## Information given
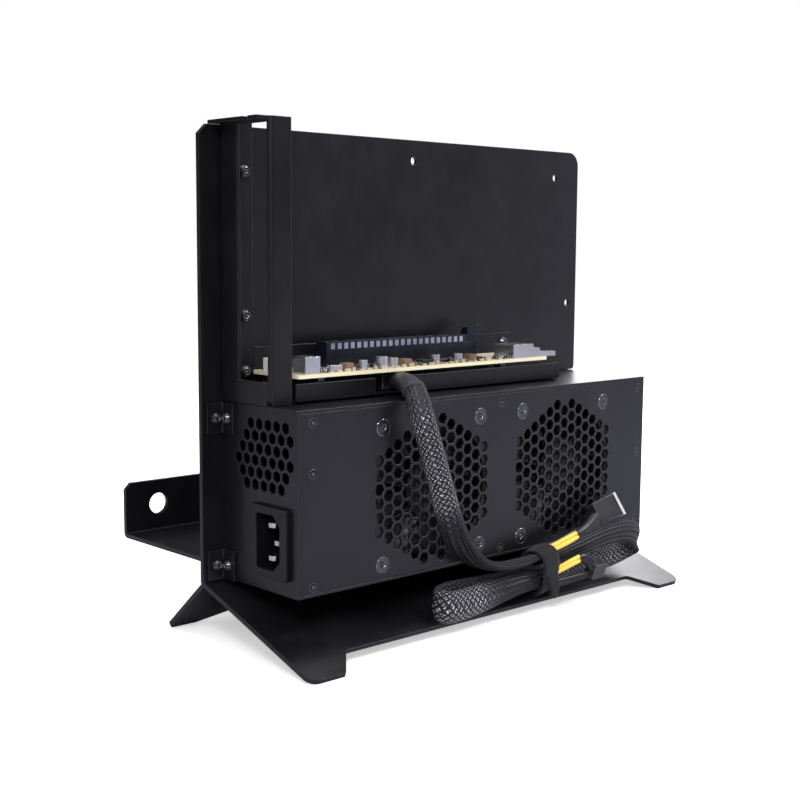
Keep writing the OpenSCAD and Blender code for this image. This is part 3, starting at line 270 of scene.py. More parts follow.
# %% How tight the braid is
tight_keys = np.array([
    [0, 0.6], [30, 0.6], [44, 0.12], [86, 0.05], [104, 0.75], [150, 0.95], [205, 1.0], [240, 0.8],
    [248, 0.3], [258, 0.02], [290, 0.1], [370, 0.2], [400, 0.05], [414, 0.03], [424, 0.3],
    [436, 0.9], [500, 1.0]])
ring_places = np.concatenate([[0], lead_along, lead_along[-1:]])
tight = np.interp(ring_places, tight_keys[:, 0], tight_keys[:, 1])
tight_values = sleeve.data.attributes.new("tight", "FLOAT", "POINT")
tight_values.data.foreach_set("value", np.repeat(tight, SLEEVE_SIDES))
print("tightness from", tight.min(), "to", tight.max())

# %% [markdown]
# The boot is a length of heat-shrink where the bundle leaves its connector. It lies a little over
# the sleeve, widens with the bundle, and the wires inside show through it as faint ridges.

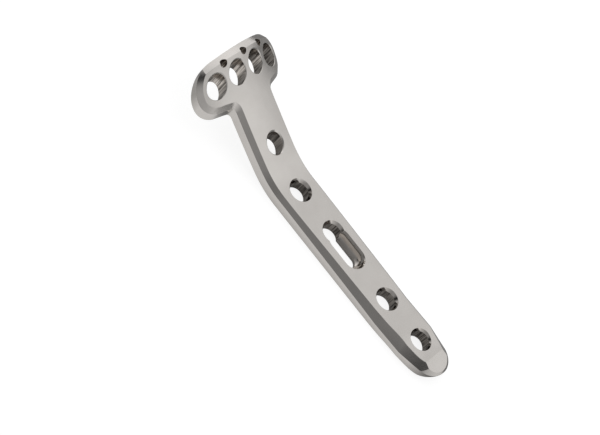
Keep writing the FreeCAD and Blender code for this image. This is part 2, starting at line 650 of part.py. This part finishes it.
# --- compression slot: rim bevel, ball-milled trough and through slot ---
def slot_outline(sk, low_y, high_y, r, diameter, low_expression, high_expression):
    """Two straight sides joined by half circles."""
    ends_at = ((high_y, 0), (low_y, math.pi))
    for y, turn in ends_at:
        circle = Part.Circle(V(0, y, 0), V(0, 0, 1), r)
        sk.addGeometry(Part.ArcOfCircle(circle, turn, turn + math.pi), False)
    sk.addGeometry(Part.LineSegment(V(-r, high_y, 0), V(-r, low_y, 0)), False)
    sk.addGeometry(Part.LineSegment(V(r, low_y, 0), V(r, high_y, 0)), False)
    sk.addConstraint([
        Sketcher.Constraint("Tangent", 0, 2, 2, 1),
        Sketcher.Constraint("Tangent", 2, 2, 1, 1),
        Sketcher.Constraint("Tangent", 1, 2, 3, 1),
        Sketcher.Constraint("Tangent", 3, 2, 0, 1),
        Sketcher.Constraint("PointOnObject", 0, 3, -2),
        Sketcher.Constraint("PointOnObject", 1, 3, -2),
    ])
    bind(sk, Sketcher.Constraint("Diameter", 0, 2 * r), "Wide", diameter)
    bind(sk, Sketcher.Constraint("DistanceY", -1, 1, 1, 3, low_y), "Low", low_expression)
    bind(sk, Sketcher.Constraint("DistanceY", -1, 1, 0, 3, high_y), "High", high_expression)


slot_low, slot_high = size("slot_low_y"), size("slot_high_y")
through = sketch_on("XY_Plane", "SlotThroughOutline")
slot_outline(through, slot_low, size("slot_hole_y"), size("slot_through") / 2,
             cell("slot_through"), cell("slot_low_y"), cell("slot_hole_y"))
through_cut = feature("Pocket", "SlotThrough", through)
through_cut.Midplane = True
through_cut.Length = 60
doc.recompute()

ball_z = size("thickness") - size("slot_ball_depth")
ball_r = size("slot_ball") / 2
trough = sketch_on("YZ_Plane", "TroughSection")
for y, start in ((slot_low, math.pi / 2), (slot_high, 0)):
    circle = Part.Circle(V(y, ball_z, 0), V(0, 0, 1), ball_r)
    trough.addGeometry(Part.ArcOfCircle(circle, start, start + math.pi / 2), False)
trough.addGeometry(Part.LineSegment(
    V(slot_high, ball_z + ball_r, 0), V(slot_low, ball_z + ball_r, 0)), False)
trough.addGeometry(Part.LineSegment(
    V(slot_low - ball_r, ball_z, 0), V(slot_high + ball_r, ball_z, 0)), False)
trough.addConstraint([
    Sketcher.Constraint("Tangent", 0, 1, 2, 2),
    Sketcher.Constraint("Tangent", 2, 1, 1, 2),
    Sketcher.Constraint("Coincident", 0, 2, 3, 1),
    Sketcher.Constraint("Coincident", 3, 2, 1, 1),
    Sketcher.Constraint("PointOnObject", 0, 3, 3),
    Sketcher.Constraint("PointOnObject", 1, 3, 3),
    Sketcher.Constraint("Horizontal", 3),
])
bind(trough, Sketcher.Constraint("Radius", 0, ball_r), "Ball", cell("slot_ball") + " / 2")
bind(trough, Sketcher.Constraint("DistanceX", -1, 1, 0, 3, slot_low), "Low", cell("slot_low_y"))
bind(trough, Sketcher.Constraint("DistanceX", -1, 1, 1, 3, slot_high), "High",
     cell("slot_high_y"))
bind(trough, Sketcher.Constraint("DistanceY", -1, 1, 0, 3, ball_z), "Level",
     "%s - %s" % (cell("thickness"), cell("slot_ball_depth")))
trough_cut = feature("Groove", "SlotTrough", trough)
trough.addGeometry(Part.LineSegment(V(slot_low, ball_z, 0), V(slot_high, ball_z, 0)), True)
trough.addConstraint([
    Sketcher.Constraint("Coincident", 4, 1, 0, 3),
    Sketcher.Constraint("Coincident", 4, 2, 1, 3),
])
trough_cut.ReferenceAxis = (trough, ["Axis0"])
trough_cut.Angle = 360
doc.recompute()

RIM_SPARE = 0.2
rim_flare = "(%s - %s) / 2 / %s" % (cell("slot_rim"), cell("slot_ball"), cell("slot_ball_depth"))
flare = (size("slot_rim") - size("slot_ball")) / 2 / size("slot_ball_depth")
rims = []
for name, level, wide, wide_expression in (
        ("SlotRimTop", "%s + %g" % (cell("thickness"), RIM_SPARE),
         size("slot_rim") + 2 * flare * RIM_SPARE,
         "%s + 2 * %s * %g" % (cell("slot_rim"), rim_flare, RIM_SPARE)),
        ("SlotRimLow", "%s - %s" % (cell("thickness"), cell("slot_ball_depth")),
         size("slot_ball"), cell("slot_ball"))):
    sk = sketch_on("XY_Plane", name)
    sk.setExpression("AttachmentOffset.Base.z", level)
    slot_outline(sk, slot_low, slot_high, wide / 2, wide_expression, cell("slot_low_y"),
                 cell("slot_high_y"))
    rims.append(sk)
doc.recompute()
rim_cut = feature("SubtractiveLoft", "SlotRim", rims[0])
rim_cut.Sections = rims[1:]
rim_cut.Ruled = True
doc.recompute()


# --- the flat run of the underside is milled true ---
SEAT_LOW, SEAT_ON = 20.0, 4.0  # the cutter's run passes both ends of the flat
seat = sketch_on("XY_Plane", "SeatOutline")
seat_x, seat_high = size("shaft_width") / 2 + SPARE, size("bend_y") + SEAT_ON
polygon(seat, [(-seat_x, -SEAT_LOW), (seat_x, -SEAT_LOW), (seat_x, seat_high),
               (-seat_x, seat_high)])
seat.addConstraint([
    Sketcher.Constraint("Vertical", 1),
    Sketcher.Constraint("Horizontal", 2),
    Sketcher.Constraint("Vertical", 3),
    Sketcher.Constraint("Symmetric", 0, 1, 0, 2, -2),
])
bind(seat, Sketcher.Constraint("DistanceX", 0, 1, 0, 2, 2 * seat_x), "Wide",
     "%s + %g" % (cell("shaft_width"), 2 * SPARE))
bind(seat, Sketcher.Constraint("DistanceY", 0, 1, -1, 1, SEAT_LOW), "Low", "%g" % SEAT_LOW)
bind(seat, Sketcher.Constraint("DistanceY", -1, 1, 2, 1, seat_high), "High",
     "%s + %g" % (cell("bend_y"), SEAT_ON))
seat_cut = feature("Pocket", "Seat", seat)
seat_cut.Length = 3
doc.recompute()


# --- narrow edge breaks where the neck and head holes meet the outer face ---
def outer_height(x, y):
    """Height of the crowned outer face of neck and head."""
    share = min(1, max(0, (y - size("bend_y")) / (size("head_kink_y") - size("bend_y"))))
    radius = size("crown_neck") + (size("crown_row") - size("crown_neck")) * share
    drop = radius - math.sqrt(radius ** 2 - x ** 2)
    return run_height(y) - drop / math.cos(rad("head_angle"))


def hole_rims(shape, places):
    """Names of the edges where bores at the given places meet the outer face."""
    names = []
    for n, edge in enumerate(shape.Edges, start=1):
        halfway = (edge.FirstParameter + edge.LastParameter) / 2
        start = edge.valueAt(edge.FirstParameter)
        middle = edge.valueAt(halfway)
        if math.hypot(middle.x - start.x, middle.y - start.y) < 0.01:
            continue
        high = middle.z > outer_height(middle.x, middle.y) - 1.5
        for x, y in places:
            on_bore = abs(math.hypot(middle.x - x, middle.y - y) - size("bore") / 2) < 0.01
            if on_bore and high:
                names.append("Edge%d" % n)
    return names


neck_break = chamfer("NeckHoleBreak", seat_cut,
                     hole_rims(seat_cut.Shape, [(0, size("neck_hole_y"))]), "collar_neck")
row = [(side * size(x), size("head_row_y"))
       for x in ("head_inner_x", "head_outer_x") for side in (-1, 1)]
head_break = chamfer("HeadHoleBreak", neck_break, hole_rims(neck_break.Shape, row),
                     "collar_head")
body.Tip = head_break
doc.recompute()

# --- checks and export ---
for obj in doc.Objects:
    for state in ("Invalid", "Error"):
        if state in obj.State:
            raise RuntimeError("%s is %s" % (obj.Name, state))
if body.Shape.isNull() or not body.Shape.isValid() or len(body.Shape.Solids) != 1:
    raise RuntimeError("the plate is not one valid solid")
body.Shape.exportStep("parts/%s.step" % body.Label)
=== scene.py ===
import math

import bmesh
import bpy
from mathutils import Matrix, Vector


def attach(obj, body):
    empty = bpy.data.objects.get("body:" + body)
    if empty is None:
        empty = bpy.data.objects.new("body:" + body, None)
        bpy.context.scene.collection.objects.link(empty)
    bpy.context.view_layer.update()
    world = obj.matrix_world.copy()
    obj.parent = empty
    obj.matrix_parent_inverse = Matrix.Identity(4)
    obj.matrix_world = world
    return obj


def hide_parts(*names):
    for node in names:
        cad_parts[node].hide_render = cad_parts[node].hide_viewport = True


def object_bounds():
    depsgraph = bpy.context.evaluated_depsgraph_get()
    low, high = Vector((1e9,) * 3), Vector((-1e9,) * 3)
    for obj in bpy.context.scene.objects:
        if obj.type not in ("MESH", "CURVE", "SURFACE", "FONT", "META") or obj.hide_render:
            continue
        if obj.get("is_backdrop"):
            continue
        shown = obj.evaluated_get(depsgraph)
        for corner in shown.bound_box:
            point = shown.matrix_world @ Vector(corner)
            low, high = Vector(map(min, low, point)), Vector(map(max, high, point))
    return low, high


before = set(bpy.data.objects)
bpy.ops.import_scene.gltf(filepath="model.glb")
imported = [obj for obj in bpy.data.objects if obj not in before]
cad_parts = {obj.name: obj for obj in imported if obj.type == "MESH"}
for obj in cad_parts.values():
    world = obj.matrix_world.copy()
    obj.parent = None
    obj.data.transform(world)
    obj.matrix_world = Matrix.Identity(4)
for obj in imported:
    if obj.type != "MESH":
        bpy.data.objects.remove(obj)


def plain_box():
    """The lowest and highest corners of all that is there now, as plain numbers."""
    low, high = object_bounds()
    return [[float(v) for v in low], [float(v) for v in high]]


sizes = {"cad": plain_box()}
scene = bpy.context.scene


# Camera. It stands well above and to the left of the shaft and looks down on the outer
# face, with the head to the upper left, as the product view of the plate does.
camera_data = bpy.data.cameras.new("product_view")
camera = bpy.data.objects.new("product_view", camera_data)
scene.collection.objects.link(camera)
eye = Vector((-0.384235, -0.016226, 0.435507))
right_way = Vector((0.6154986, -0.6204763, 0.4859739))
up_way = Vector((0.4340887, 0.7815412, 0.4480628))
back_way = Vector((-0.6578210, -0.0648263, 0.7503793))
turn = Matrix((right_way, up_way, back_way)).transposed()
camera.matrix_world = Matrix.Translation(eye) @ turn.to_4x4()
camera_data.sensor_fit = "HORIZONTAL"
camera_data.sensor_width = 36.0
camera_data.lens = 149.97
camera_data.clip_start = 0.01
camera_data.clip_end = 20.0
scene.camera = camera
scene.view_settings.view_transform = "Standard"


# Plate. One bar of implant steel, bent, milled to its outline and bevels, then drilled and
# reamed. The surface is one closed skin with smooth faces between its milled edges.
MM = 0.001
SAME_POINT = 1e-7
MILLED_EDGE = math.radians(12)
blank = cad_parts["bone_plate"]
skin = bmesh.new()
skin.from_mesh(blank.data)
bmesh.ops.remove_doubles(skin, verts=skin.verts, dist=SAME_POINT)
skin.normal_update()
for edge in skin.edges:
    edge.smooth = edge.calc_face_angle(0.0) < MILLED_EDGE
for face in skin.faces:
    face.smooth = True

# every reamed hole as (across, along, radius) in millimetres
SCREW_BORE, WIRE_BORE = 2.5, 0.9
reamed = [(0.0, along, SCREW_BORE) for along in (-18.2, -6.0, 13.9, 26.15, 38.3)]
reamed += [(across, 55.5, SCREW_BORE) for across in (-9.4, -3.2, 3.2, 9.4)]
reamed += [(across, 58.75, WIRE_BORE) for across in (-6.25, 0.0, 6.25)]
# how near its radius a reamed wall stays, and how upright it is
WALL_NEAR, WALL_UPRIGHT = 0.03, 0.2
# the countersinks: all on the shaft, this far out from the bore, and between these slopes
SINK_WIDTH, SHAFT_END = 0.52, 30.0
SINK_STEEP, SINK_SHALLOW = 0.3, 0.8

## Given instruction
Transcribe the lines above from the one with "# --- checks" through the one with "depsgraph = bpy.context.evaluated_depsgraph_get()". Include both ends and leave out every other line.

## Written response
# --- checks and export ---
for obj in doc.Objects:
    for state in ("Invalid", "Error"):
        if state in obj.State:
            raise RuntimeError("%s is %s" % (obj.Name, state))
if body.Shape.isNull() or not body.Shape.isValid() or len(body.Shape.Solids) != 1:
    raise RuntimeError("the plate is not one valid solid")
body.Shape.exportStep("parts/%s.step" % body.Label)
=== scene.py ===
import math

import bmesh
import bpy
from mathutils import Matrix, Vector


def attach(obj, body):
    empty = bpy.data.objects.get("body:" + body)
    if empty is None:
        empty = bpy.data.objects.new("body:" + body, None)
        bpy.context.scene.collection.objects.link(empty)
    bpy.context.view_layer.update()
    world = obj.matrix_world.copy()
    obj.parent = empty
    obj.matrix_parent_inverse = Matrix.Identity(4)
    obj.matrix_world = world
    return obj


def hide_parts(*names):
    for node in names:
        cad_parts[node].hide_render = cad_parts[node].hide_viewport = True


def object_bounds():
    depsgraph = bpy.context.evaluated_depsgraph_get()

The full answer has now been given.